Design and experimental evaluation of a superconducting flywheel energy storage system with contactless power transmission

Flywheel energy storage systems are promising for large-scale applications due to their high energy density, long cycle life, and environmental compatibility. Conventional flywheel energy storage systems, however, depend on mechanical bearings and couplings for torque transmission, resulting in significant frictional losses, high no-load power consumption, and limited vibration stability. In this study, a high-temperature superconducting flywheel energy storage systems with contactless power input and output was developed and experimentally evaluated. A planar eddy current coupler enabled non-contact power transfer between the motor and rotor, while system stiffness was enhanced by employing a radial high-temperature superconducting magnetic bearing with an internal permanent magnet rotor.

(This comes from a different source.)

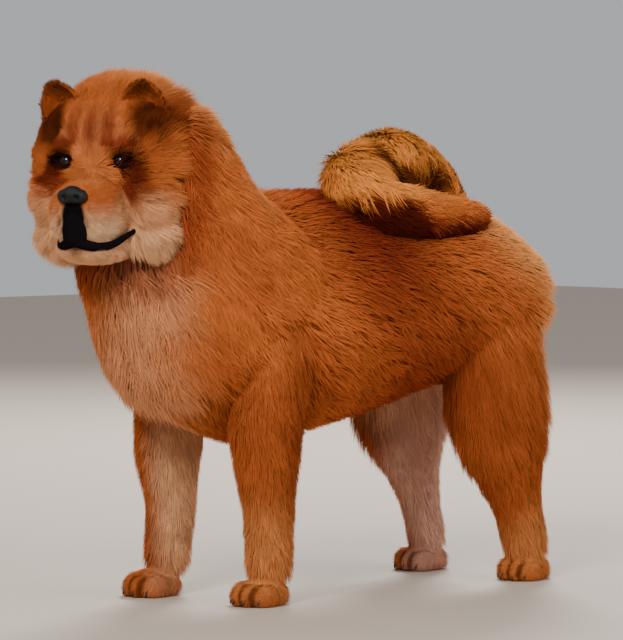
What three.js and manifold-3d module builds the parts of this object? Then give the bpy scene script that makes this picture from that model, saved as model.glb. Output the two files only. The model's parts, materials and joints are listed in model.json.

An experimental platform was constructed to examine the system's static properties, vibration response, and energy storage performance. The prototype achieved a maximum stored energy of 350 J and a peak rotational speed of 3100 rpm. Results showed that the vibration response of the support frame was strongly affected by cooling height. Introducing a 1 mm axial offset increased radial stiffness by about 30%, while reducing the radial vibration amplitudes of the frame and bearing by 77% and 46%, respectively. These findings verify the feasibility of the proposed contactless coupling scheme and provide insights for the design of efficient, low-loss flywheel energy storage systems.